⟨

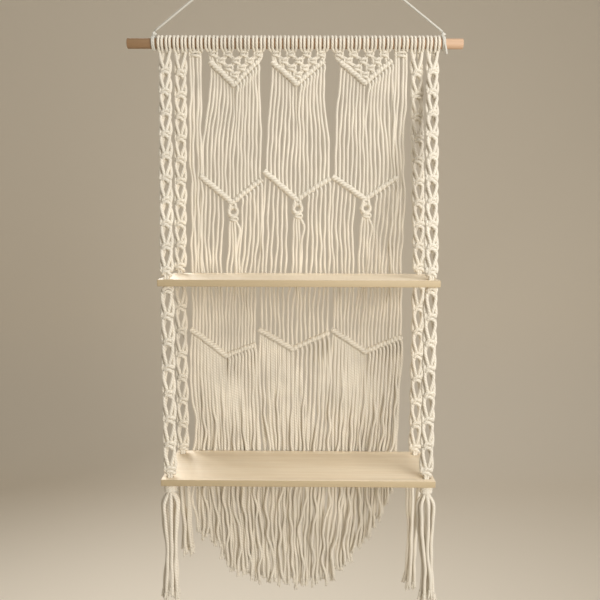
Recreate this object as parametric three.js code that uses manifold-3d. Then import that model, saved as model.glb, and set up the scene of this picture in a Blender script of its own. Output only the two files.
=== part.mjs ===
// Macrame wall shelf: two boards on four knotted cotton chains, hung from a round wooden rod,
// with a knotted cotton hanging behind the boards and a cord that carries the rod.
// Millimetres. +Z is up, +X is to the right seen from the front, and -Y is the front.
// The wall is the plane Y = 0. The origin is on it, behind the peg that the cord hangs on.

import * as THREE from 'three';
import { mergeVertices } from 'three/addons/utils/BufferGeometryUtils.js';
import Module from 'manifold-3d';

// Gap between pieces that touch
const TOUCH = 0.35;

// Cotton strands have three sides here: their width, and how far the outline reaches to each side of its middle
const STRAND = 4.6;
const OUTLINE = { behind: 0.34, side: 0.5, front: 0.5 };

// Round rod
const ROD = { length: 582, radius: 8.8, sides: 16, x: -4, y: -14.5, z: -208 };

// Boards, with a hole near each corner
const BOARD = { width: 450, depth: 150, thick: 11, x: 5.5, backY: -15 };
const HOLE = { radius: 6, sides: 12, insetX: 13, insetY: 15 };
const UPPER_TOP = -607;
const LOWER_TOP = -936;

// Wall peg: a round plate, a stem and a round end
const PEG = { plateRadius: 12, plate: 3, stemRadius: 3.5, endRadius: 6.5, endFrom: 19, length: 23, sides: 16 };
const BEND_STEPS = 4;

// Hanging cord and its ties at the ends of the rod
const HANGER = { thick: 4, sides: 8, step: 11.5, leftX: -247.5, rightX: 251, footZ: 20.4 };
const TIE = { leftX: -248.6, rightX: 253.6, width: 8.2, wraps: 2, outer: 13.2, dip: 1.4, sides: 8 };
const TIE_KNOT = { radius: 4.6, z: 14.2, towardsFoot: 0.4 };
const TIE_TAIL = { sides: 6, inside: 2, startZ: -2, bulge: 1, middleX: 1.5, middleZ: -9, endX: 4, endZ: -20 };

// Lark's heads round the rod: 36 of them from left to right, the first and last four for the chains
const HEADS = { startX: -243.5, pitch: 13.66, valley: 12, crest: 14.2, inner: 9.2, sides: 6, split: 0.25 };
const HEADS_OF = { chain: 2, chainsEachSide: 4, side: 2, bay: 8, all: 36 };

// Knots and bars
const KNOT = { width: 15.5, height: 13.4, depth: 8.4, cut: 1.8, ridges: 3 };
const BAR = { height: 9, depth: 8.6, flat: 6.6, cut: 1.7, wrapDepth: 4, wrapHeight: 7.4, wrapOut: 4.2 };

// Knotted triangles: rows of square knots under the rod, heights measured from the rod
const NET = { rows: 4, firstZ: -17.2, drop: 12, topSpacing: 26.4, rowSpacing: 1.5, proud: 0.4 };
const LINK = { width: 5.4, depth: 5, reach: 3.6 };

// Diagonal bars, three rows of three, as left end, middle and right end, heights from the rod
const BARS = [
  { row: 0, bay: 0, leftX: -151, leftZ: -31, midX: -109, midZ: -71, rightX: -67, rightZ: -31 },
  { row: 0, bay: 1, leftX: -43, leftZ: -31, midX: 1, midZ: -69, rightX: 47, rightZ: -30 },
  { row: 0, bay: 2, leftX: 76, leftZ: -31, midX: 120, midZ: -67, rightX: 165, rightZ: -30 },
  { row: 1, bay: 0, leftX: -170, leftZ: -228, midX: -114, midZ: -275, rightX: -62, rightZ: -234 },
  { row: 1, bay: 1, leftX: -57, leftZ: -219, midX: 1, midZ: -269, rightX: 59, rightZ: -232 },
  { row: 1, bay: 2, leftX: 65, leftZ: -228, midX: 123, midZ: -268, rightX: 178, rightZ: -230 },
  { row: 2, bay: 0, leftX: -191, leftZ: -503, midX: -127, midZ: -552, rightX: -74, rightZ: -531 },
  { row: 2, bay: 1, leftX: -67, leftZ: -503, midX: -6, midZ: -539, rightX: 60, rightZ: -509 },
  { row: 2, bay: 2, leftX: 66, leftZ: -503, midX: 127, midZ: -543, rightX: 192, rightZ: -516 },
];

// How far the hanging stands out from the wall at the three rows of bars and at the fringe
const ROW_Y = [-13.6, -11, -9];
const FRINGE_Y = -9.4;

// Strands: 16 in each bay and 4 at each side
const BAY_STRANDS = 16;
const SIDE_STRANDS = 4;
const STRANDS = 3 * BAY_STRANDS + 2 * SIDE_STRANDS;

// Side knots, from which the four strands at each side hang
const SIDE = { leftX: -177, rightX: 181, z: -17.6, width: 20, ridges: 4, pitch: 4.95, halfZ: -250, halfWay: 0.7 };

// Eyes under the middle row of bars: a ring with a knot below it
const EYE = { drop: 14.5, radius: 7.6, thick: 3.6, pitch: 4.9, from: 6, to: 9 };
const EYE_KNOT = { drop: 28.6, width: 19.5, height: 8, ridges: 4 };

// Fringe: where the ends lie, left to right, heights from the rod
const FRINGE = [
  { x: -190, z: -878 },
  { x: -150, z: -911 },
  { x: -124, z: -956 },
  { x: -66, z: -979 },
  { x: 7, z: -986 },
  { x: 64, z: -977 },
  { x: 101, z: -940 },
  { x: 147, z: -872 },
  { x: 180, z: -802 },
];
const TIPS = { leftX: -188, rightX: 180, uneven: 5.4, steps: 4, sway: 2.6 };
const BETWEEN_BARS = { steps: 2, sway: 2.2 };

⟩

◆ TASK DETAILS:
Each line from the top of the material above through the line with "const TOUCH = 0.35;" must be echoed exactly, and no other line.

◆ FULL SOLUTION:
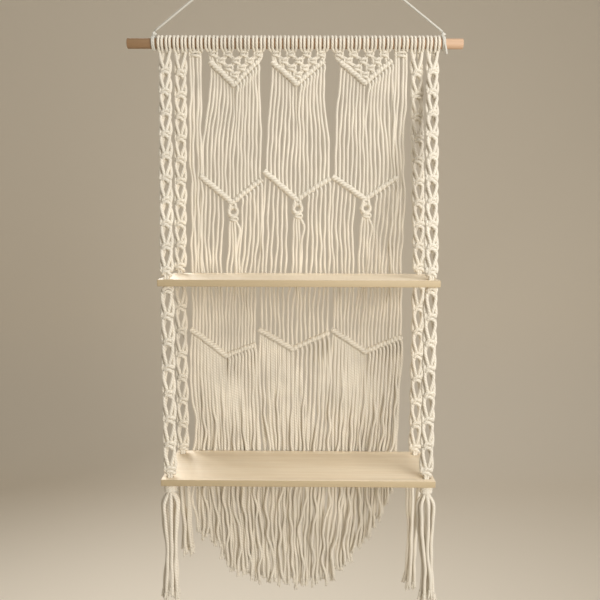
Recreate this object as parametric three.js code that uses manifold-3d. Then import that model, saved as model.glb, and set up the scene of this picture in a Blender script of its own. Output only the two files.
=== part.mjs ===
// Macrame wall shelf: two boards on four knotted cotton chains, hung from a round wooden rod,
// with a knotted cotton hanging behind the boards and a cord that carries the rod.
// Millimetres. +Z is up, +X is to the right seen from the front, and -Y is the front.
// The wall is the plane Y = 0. The origin is on it, behind the peg that the cord hangs on.

import * as THREE from 'three';
import { mergeVertices } from 'three/addons/utils/BufferGeometryUtils.js';
import Module from 'manifold-3d';

// Gap between pieces that touch
const TOUCH = 0.35;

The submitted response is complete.